» Given material
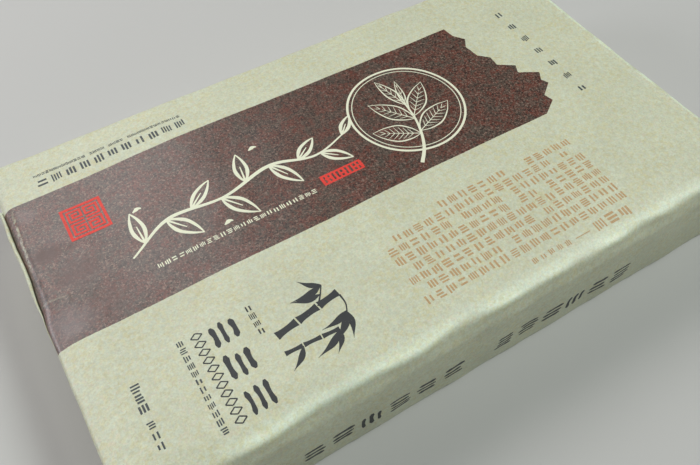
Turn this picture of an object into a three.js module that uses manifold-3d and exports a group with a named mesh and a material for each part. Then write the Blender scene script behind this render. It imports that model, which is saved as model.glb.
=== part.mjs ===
// A pressed brick of tea in its paper wrap: one closed pack, folded at both ends like a parcel.
// Millimetres, +Z up. X runs along the brick and Y across it. The origin is at the middle of the base.
import * as THREE from 'three';
import { mergeVertices } from 'three/addons/utils/BufferGeometryUtils.js';
import Module from 'manifold-3d';

const wasm = await Module();
wasm.setup();

// Driving dimensions of the pack, without the folded flaps.
const LENGTH = 253;
const WIDTH = 150.5;
const HEIGHT = 41;

// How far each rounding reaches in from the two faces that it joins.
const CROWN = { near: 8, far: 3.5, left: 5, right: 2.2 };
const CORNER_RADIUS = 3.5;
const BASE_RADIUS = 2.5;
const CROWN_BLEND = 3; // evens out the rounding where two top edges meet
const CROWN_START = 0.4; // the share of the height above which the corners widen to the crowns

// The pack isn't quite a box: its top falls towards the ends, and its walls swell a little.
const END_SAGS = [
  { side: -1, depth: 2.3, start: 55, full: 105 },
  { side: 1, depth: 0.7, start: 75, full: 125 },
];
const SIDE_SAG = 0.6;
const SIDE_HOLD = 0.55; // the share of the ends' sag that the long walls take away
const BELLY = { ends: 0.5, sides: 0.35 };
const SWELL = { height: 0.35, alongPitch: 31, acrossPitch: 24, start: 0.8 };

// The soft near edge wanders as a sum of waves, over a band along the edge that dies out at the ends.
const CROWN_WAVES = [
  { height: 0.3, pitch: 7.5, start: 0 },
  { height: 0.2, pitch: 4.3, start: 1.1 },
  { height: 0.2, pitch: 17, start: 0 },
];
const WAVE_BAND = { lowestRise: 0.6, fromNear: 12, fromEnds: 25 };

// Each end is closed by a flap folded down from the top and one folded up over it.
const UPPER_FLAP = { top: HEIGHT - 5, reach: 29, thickness: 0.6 };
const LOWER_FLAP = { foot: 3.5, thickness: 1.1 };
const ENDS = [
  { side: -1, lip: HEIGHT - 5.2, lipHalfWidth: 38, lipShift: 12, bulge: 1.7 },
  { side: 1, lip: HEIGHT - 9, lipHalfWidth: 42, lipShift: -5, bulge: 0.3 },
];
const FLAP_ROOT = 1.5; // how deep a flap is set into the wall behind it
const BULGE_CENTRE = 0.35; // where a lip stands out most, as a share of its half width
const BULGE_SPREAD = 0.6;

// How finely the surfaces are divided.
const ARC_STEPS = 3;
const BODY_STEPS = { x: 42, y: 24, z: 11 };
const FLAP_STEPS = { across: 18, up: 7 };

const PAPER = { color: 0xc9cba9, roughness: 0.78, metalness: 0 };

const { lerp, smoothstep } = THREE.MathUtils;

// One row of the box's grid, from 0 at its low side to 1 at its high side. The rows next to a side
// lean over by equal angles, and the ones between lie on the flat.
function gridRow(fraction, steps) {
  const index = Math.round(fraction * steps);
  const fromSide = Math.min(index, steps - index);
  const place = THREE.MathUtils.clamp((index - ARC_STEPS) / (steps - 2 * ARC_STEPS), 0, 1);
  const turn = Math.max(ARC_STEPS - fromSide, 0) / ARC_STEPS;
  return { place, lean: Math.sign(index * 2 - steps) * Math.tan(turn * Math.PI / 4) };
}

// The rounding of the top edges, blended from the nearest of the four.
function crownRadius(x, y) {
  const distances = {
    near: y + WIDTH / 2, far: WIDTH / 2 - y, left: x + LENGTH / 2, right: LENGTH / 2 - x,
  };
  let sum = 0;
  let weights = 0;
  for (const [edge, distance] of Object.entries(distances)) {
    const weight = (Math.max(distance, 0) + CROWN_BLEND) ** -3;
    sum += weight * CROWN[edge];
    weights += weight;
  }
  return sum / weights;
}

// A point on one axis: on the inner core, pushed out by its rounding along its share of the lean.
function onAxis(half, row, share, lowRadius, highRadius) {
  const radius = row.lean < 0 ? lowRadius : highRadius;
  return lerp(-half + lowRadius, half - highRadius, row.place) + radius * share;
}

function roundedPoint(fractions) {
  const rows = {
    x: gridRow(fractions.x, BODY_STEPS.x),
    y: gridRow(fractions.y, BODY_STEPS.y),
    z: gridRow(fractions.z, BODY_STEPS.z),
  };
  const lean = new THREE.Vector3(rows.x.lean, rows.y.lean, rows.z.lean).normalize();
  const topShare = smoothstep(fractions.z, CROWN_START, 1);
  const plan = (edge) => lerp(CORNER_RADIUS, CROWN[edge], topShare);
  const top = crownRadius((fractions.x - 0.5) * LENGTH, (fractions.y - 0.5) * WIDTH);
  return new THREE.Vector3(
    onAxis(LENGTH / 2, rows.x, lean.x, plan('left'), plan('right')),
    onAxis(WIDTH / 2, rows.y, lean.y, plan('near'), plan('far')),
    onAxis(HEIGHT / 2, rows.z, lean.z, BASE_RADIUS, top) + HEIGHT / 2,
  );
}

// How much lower the top lies at a point than a flat one would.
function sag(x, y) {
  const ends = END_SAGS.reduce(
    (sum, { side, depth, start, full }) => sum + depth * smoothstep(side * x, start, full),
    0,
  );
  const swell = SWELL.height
    * Math.sin(x / SWELL.alongPitch + SWELL.start) * Math.cos(y / SWELL.acrossPitch);
  const nearWall = (2 * y / WIDTH) ** 4;
  return ends * (1 - SIDE_HOLD * nearWall) + SIDE_SAG * nearWall - swell;
}

// How far the near edge stands out at a point, up and outwards alike.
function crownWave(x, y, rise) {
  const height = CROWN_WAVES.reduce(
    (sum, wave) => sum + wave.height * Math.sin(x / wave.pitch + wave.start),
    0,
  );
  return height * smoothstep(rise, WAVE_BAND.lowestRise, 1)
    * smoothstep(-y, WIDTH / 2 - WAVE_BAND.fromNear, WIDTH / 2)
    * smoothstep(LENGTH / 2 - Math.abs(x), 0, WAVE_BAND.fromEnds);
}

// Lets the box settle into the pack's uneven form. Its base stays flat.
function settle(point) {
  const { x, y, z } = point;
  const rise = z / HEIGHT;
  const belly = Math.sin(Math.PI * rise);
  const wave = crownWave(x, y, rise);
  point.set(
    x * (1 + 2 * BELLY.ends * belly * (1 - (2 * y / WIDTH) ** 2) / LENGTH),
    y * (1 + 2 * BELLY.sides * belly * (1 - (2 * x / LENGTH) ** 4) / WIDTH) - wave,
    z - rise * sag(x, y) + wave,
  );
  return point;
}

// Moves every corner of a box geometry through a function of its place in the box, from 0 to 1.
function reshape(box, place) {
  box.deleteAttribute('normal');
  box.deleteAttribute('uv');
  const shaped = mergeVertices(box);
  const positions = shaped.getAttribute('position');
  const fractions = new THREE.Vector3();
  for (let i = 0; i < positions.count; i += 1) {
    fractions.fromBufferAttribute(positions, i).addScalar(0.5);
    positions.setXYZ(i, ...place(fractions));
  }
  return shaped;
}

function packBody() {
  const box = new THREE.BoxGeometry(1, 1, 1, BODY_STEPS.x, BODY_STEPS.y, BODY_STEPS.z);
  return reshape(box, (fractions) => settle(roundedPoint(fractions)));
}

// A flap on an end wall. Its width goes evenly from its foot to its lip, and it follows the wall.
function flap(side, foot, lip, thickness, bulge) {
  const box = new THREE.BoxGeometry(1, 1, 1, 1, FLAP_STEPS.across, FLAP_STEPS.up);
  return reshape(box, (fractions) => {
    const up = fractions.z;
    const across = fractions.y * 2 - 1;
    const y = lerp(foot.shift, lip.shift, up) + across * lerp(foot.halfWidth, lip.halfWidth, up);
    const wall = settle(new THREE.Vector3(side * LENGTH / 2, y, lerp(foot.z, lip.z, up)));
    const swell = bulge * up ** 3 * Math.exp(-(((across - BULGE_CENTRE) / BULGE_SPREAD) ** 2));
    const outer = fractions.x > 0.5 === side > 0;
    wall.x += side * (outer ? thickness + swell : -FLAP_ROOT);
    return wall;
  });
}

// The flap that comes down from the top. Its sides run in at 45 degrees, as a folded sheet's do.
function upperFlap({ side }) {
  const halfWidth = WIDTH / 2 - CROWN.near / 2;
  const { top, reach, thickness } = UPPER_FLAP;
  return flap(
    side,
    { z: top - reach, halfWidth: halfWidth - reach, shift: 0 },
    { z: top, halfWidth, shift: 0 },
    thickness,
    0,
  );
}

// The flap that is folded up over it, with the lip that springs open at the left end.
function lowerFlap({ side, lip, lipHalfWidth, lipShift, bulge }) {
  const foot = { z: LOWER_FLAP.foot, halfWidth: WIDTH / 2 - CORNER_RADIUS, shift: 0 };
  const upper = { z: lip, halfWidth: lipHalfWidth, shift: lipShift };
  return flap(side, foot, upper, LOWER_FLAP.thickness, bulge);
}

function toSolid(geometry) {
  const vertProperties = new Float32Array(geometry.getAttribute('position').array);
  const triVerts = new Uint32Array(geometry.index.array);
  return new wasm.Manifold(new wasm.Mesh({ numProp: 3, vertProperties, triVerts }));
}

function toGeometry(solid) {
  const mesh = solid.getMesh();
  const geometry = new THREE.BufferGeometry();
  geometry.setAttribute('position', new THREE.BufferAttribute(mesh.vertProperties, 3));
  geometry.setIndex(new THREE.BufferAttribute(mesh.triVerts, 1));
  return geometry;
}

function wrappedBrick() {
  let solid = toSolid(packBody());
  for (const end of ENDS) {
    solid = solid.add(toSolid(upperFlap(end))).add(toSolid(lowerFlap(end)));
  }
  const geometry = toGeometry(solid);
  geometry.computeBoundingBox();
  const middle = geometry.boundingBox.getCenter(new THREE.Vector3());
  geometry.translate(-middle.x, -middle.y, -geometry.boundingBox.min.z);
  geometry.computeVertexNormals();
  const mesh = new THREE.Mesh(geometry, new THREE.MeshStandardMaterial(PAPER));
  mesh.name = 'wrapped_brick';
  return mesh;
}

const group = new THREE.Group();
group.add(wrappedBrick());

export default group;
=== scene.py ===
"""The looks of a pressed brick of tea in its printed paper wrap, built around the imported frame.

Shapes are worked out in millimetres, with X along the brick, Y across it and Z up, and become metres
when a mesh is made. The wrap is one closed skin with a folded flap of its own paper at each end, and
the print is thin shapes of ink laid on it.
"""

import math

import bpy
import numpy as np
from mathutils import Matrix, Vector
from mathutils.bvhtree import BVHTree


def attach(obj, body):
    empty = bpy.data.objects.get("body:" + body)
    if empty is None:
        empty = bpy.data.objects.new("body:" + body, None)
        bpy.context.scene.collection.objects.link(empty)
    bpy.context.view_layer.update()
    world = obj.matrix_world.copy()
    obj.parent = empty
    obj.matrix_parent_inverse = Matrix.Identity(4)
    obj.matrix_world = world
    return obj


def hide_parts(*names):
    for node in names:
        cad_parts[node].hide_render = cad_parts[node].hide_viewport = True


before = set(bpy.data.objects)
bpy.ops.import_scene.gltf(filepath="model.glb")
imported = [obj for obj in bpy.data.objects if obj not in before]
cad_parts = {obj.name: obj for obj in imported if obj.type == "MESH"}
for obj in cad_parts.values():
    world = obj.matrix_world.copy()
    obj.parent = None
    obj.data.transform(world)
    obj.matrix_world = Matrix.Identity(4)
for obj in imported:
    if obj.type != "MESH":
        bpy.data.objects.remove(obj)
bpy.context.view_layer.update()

MM = 0.001

# ------------ the pack's form, as in the solid
LENGTH, WIDTH, HEIGHT = 253.0, 150.5, 41.0
CROWN = {"near": 8.0, "far": 3.5, "left": 5.0, "right": 2.2}
CORNER_RADIUS = 3.5
BASE_RADIUS = 2.5
CROWN_BLEND = 3.0
CROWN_START = 0.4

END_SAGS = [(-1, 2.3, 55.0, 105.0), (1, 0.7, 75.0, 125.0)]  # side, depth, start, full
SIDE_SAG = 0.6
SIDE_HOLD = 0.55
BELLY = {"ends": 0.5, "sides": 0.35}
SWELL = {"height": 0.35, "along": 31.0, "across": 24.0, "start": 0.8}
CROWN_WAVES = [(0.3, 7.5, 0.0), (0.2, 4.3, 1.1), (0.2, 17.0, 0.0)]  # height, pitch, start
WAVE_BAND = {"lowest_rise": 0.6, "from_near": 12.0, "from_ends": 25.0}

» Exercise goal
Find the line containing "cad_parts[node].hide_render = cad_parts[node].hide_viewport", then output it and every line after it to the end of the data, exactly.

» The answer
        cad_parts[node].hide_render = cad_parts[node].hide_viewport = True


before = set(bpy.data.objects)
bpy.ops.import_scene.gltf(filepath="model.glb")
imported = [obj for obj in bpy.data.objects if obj not in before]
cad_parts = {obj.name: obj for obj in imported if obj.type == "MESH"}
for obj in cad_parts.values():
    world = obj.matrix_world.copy()
    obj.parent = None
    obj.data.transform(world)
    obj.matrix_world = Matrix.Identity(4)
for obj in imported:
    if obj.type != "MESH":
        bpy.data.objects.remove(obj)
bpy.context.view_layer.update()

MM = 0.001

# ------------ the pack's form, as in the solid
LENGTH, WIDTH, HEIGHT = 253.0, 150.5, 41.0
CROWN = {"near": 8.0, "far": 3.5, "left": 5.0, "right": 2.2}
CORNER_RADIUS = 3.5
BASE_RADIUS = 2.5
CROWN_BLEND = 3.0
CROWN_START = 0.4

END_SAGS = [(-1, 2.3, 55.0, 105.0), (1, 0.7, 75.0, 125.0)]  # side, depth, start, full
SIDE_SAG = 0.6
SIDE_HOLD = 0.55
BELLY = {"ends": 0.5, "sides": 0.35}
SWELL = {"height": 0.35, "along": 31.0, "across": 24.0, "start": 0.8}
CROWN_WAVES = [(0.3, 7.5, 0.0), (0.2, 4.3, 1.1), (0.2, 17.0, 0.0)]  # height, pitch, start
WAVE_BAND = {"lowest_rise": 0.6, "from_near": 12.0, "from_ends": 25.0}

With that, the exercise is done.